▸ Data extract:
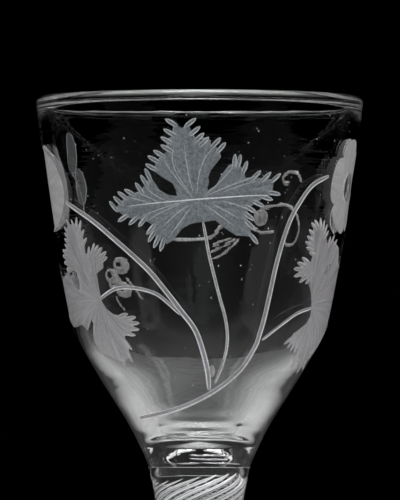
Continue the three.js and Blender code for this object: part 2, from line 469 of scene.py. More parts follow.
class Cut:
    """One cut of the wheel: its outline on the sheet, what it leaves, and how deep it goes."""

    def __init__(self, outline, kind, depth, spine=None, halves=None, heart=None):
        outline = np.array(outline)
        following = np.roll(outline, -1, axis=0)
        area = np.sum(outline[:, 0] * following[:, 1] - following[:, 0] * outline[:, 1])
        self.outline = outline if area > 0 else outline[::-1]
        self.kind = kind
        self.depth = depth
        self.spine = spine
        self.halves = halves
        self.heart = outline.mean(axis=0) if heart is None else heart

    def nearest(self, points):
        """For each point its nearest station of the spine, and how far it is across and along."""
        spine = self.spine
        gap = points[:, None, :] - spine[None, :, :]
        station = np.argmin((gap**2).sum(axis=2), axis=1)
        gap = points - spine[station]
        heading = headings(spine)[station]
        across = gap[:, 0] * heading[:, 1] - gap[:, 1] * heading[:, 0]
        along = gap[:, 0] * heading[:, 0] + gap[:, 1] * heading[:, 1]
        return station, across, along

    def depth_at(self, points):
        if self.spine is None:
            return np.full(len(points), self.depth)
        station, across, _ = self.nearest(points)
        half = self.halves[station]
        share = half / self.halves.max()
        return self.depth * share * np.clip(1 - (across / half) ** 2, 0, 1)

    def grain_at(self, points):
        """Millimetres across and along the strokes, for the streaks in the matt surface."""
        unit = sheet_size(1, self.outline.mean(axis=0))
        if self.spine is None:
            x, y = ((points - self.heart) / unit).T
            return np.column_stack([np.arctan2(y, x) * STREAKS_AROUND, np.hypot(x, y)])
        station, across, along = self.nearest(points)
        return np.column_stack([across / unit, station * OUTLINE_STEP + along / unit])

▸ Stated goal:
Please repeat word for word the lines above that run from the beginning through the line containing "self.heart = outline.mean(axis=0)", keeping both the first and that last line.

▸ Task output:
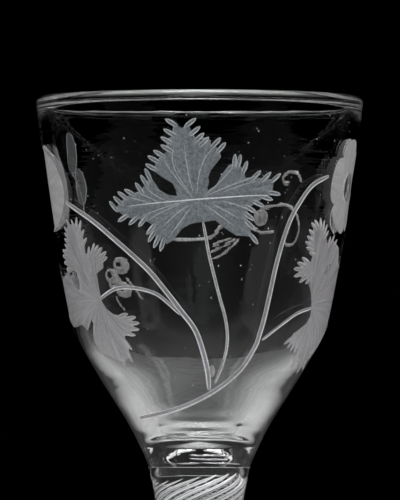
Continue the three.js and Blender code for this object: part 2, from line 469 of scene.py. More parts follow.
class Cut:
    """One cut of the wheel: its outline on the sheet, what it leaves, and how deep it goes."""

    def __init__(self, outline, kind, depth, spine=None, halves=None, heart=None):
        outline = np.array(outline)
        following = np.roll(outline, -1, axis=0)
        area = np.sum(outline[:, 0] * following[:, 1] - following[:, 0] * outline[:, 1])
        self.outline = outline if area > 0 else outline[::-1]
        self.kind = kind
        self.depth = depth
        self.spine = spine
        self.halves = halves
        self.heart = outline.mean(axis=0) if heart is None else heart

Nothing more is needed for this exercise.